During an official visit? I’m not so sure about that.

And, isn’t the fundagelical vote (good neologism, btw) a huge factor in U.S. politics? I’ve seen it credited for Gore’s “defeat” more than once.

It’s a factor, but then so is the “Catholic vote.” McCain got hammered by Catholics for accepting the endorsement of a prominent, but rather anti-Catholic evangelical preacher earlier in the campaign. It was one of several factors that led him to ultimately back away from that endorsement. An article on the Catholic vote in the U.S.: http://news.yahoo.com/s/time/20080703/us_time/thebattleforcatholicvoters

Beyond that though, I suspect the number of self-described evangelicals in the U.S. that would get incensed about McCain visiting a Catholic church as part of a glad-handing tour of a foreign country is actually pretty small, even among those that disdain Catholicism. Most aren’t quite that frothing-at-the-mouth irrational.

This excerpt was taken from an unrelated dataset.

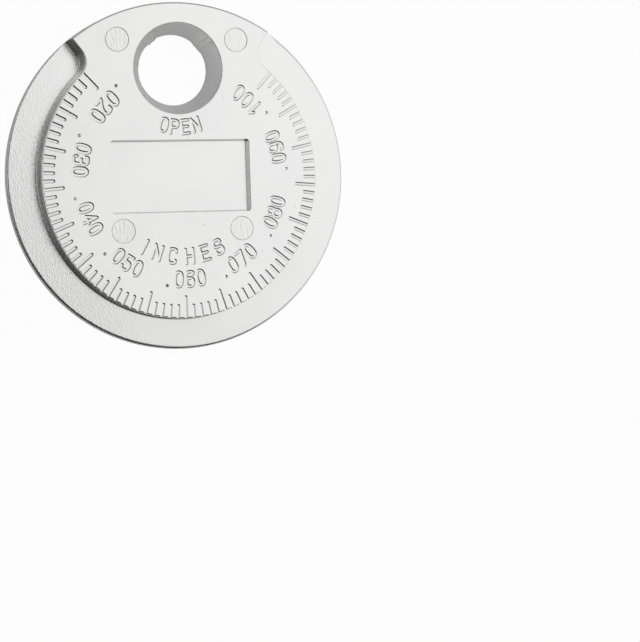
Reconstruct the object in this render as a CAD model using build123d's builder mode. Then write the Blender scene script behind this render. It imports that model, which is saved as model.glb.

It’s number 1. But now that McCain has revamped his staff again, this time with Rove operative Schmidt at the top, a lot of the future staging and prep work gaffes will disappear.

ETA

Even conservative talking heads were flummoxed by his trip to Mexico, what with him being out of the country on the day that jobless figures were announced. The announcement was a planned event and everyone knew that yesterday was the day, so leaving the country was a really bad move. Plus, when he comes back, he’s going to Ohio for a jobs speech Wednesday. Only problem is that he touted the virtues of NAFTA (when he wasn’t criticizing Obama), and Ohio doesn’t like NAFTA.

Only if he’s somehow pretending to be Catholic, but he’s not. I’d call it simply a gesture of respect and friendship to the people of his host country. If he were the (now rare) kind of Protestant who refuses to enter a devil-worshipping Catholic “church” on principle, that would be newsworthy.